Scott Russell, President and Managing Director for SAP SEA
Five months have passed since the historic landmark agreement came into effect, where the ten member ASEAN (Association of Southeast Asian Nations) countries consisting of Brunei, Cambodia, Indonesia, Laos, Malaysia, Myanmar, Singapore, Philippines, Thailand and Vietnam signed their commitment to form the ASEAN Economic Community (AEC). With lower business restrictions and enhanced trade opportunities, this new economic bloc will make ASEAN more competitive. However, member countries will first have to resolve their local challenges before they can fully reap the benefits of this connected region.
As of 2014, ASEAN recorded a combined GDP of US$2.6 trillion, making it the 7th largest in the world and the 3rd largest in Asia. Consider the potential and combined strengths of the ten member countries – comprising 622 million people – if ASEAN operated as a regional entity rather than individual countries.
The beauty of ASEAN lies in its diversity. Yet this diversity also results in high barriers to entry for businesses. Across the region, businesses are operating on different regulatory frameworks and policies, and running on varying levels of infrastructure maturity.

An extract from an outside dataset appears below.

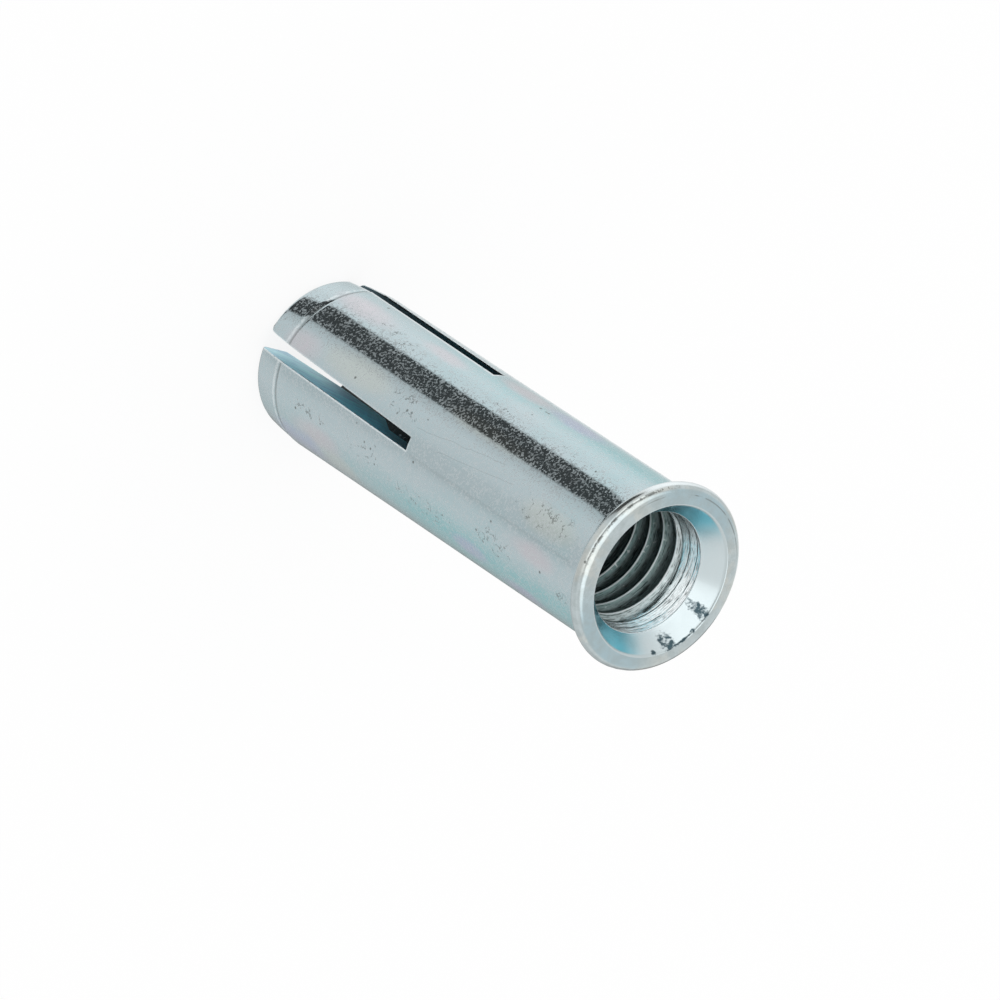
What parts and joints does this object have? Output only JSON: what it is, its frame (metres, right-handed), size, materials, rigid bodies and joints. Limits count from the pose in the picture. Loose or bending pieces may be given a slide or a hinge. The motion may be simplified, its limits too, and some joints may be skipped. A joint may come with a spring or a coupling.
{
  "type": "flanged drop-in anchor",
  "caption": "Zinc-plated steel drop-in anchor: lipped, internally threaded sleeve with a slotted expansion end and a conical expander plug inside.",
  "frame": {"origin": "centre of the expansion end's face, where the anchor stands on its tip", "axes": "+Z along the sleeve's axis from the expansion end to the threaded mouth; +Y through one pair of slots, +X about 4 degrees off the other"},
  "size_m": [0.0136, 0.0136, 0.0394],
  "materials": {
    "zinc_plated_steel": "blue passivated zinc, satin, fine pits",
    "plug_steel": "zinc plated, dull"
  },
  "bodies": {
    "sleeve": {"sleeve": "zinc_plated_steel"},
    "plug": {"expander_plug": "plug_steel"}
  },
  "joints": [
    {"name": "plug_slide", "type": "slide", "parent": "sleeve", "child": "plug", "axis": [0, 0, -1], "range_m": [0, 0.0055]}
  ]
}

For example, equity limitations and other local laws mean that a Singaporean food and beverage operator trying to enter the Philippines market must find a local joint venture partner and employ a Filipino in-house accountant. Other challenges include manpower issues, increasing population size that stress national industries, disagreements on key regional issues such as the haze, territory disputes as well as national security. If I were to describe what it is like running a business across ASEAN in a word, it would be “complex.”
In addition, while the creation of the AEC delivers abundant opportunities for the Southeast Asia (SEA) region, it also creates new business challenges and complexities, which must be managed by SEA companies of all sizes if they are to remain competitive in the integrated marketplace. Indeed, a recent survey by the Asian Development Bank and Institute of Southeast Asia Studies found that less than one-fifth of ASEAN businesses are AEC-ready.
There is only one way to resolve complexity, and that is to simplify through the use of digital technology. Digital technology is not only an enabler, but also a great simplifier that will level the playing field for businesses across the region. For instance, organizations can embed regulatory nuances into business processes built within the technological layer.
Malaysia’s National Heart Institute is a good example of how digital technology enables companies to drive better business outcomes and navigate regulatory changes. In 2015, they made the decision to digitize their processes to gain real-time insights into inventory levels and improve workflow efficiency, while effectively meeting the new Malaysia Goods and Services Tax (GST) Act 2014.
Another key example can be found in the Philippines. Ageas Insurance implemented the industry’s first end-to-end insurance software in the cloud to support their expansion plans into new markets in Southeast Asia. The integrated set of solutions, consisting of software-as-a-service offering, gives Ageas the much needed agility to establish themselves locally, whilst expanding region-wide.
Engaging Asia’s young demographic
Resolving complexity is not the only impetus that is driving businesses to go digital. ASEAN’s relatively young demographic and growing middle class area lot more technologically savvy and are using the Internet more ubiquitously. In a region where 50 percent of the population are under 30 years of age, and 90 percent of those under 30 have access to internet, digital is the future.
Traditional businesses are starting to feel the pressure to digitize their business.
These companies find themselves competing with both established and newer players alike. With technology levelling the playing field, younger organisations can have stronger digital capabilities and strategies to engage customers, partners, and employees much better than a multi-national company can. This is the reason established companies such as Indonesia’s leading garment producer, PT Delami Garment Industries, are investing in the latest generation of business applications to gain end-to-end visibility of their growing business network and complex supply chain.
The war of talent
Finally, businesses must not forget that employees are their biggest assets. The AEC is expected to increase labour movement across ASEAN countries, and the war of talent will only get tougher. Organisations should rethink many traditional employment relationships and take a more sophisticated approach to sourcing and managing talent. Talent management is both an art and science. The use of big data and analytics will grant companies the added advantage of being predictive rather than reactive, enabling them to manage the workforce with foresight rather than in hindsight.
Harnessing digital technology enables companies of all sizes to gain footholds in new markets, and provides the opportunity to establish a prominent global presence to realize their potential of becoming significant players in international markets. Digital technology will continue to play an increasingly crucial role in helping businesses innovatively differentiate themselves as national economies coalesce into the AEC community.
We know with certainty that AEC offers abundant opportunities for the Southeast Asia region but as business leaders, are we prepared for the challenges and complexities that follows? My advice is to start thinking about ways to run simple. More often than not, it starts with digitizing your business.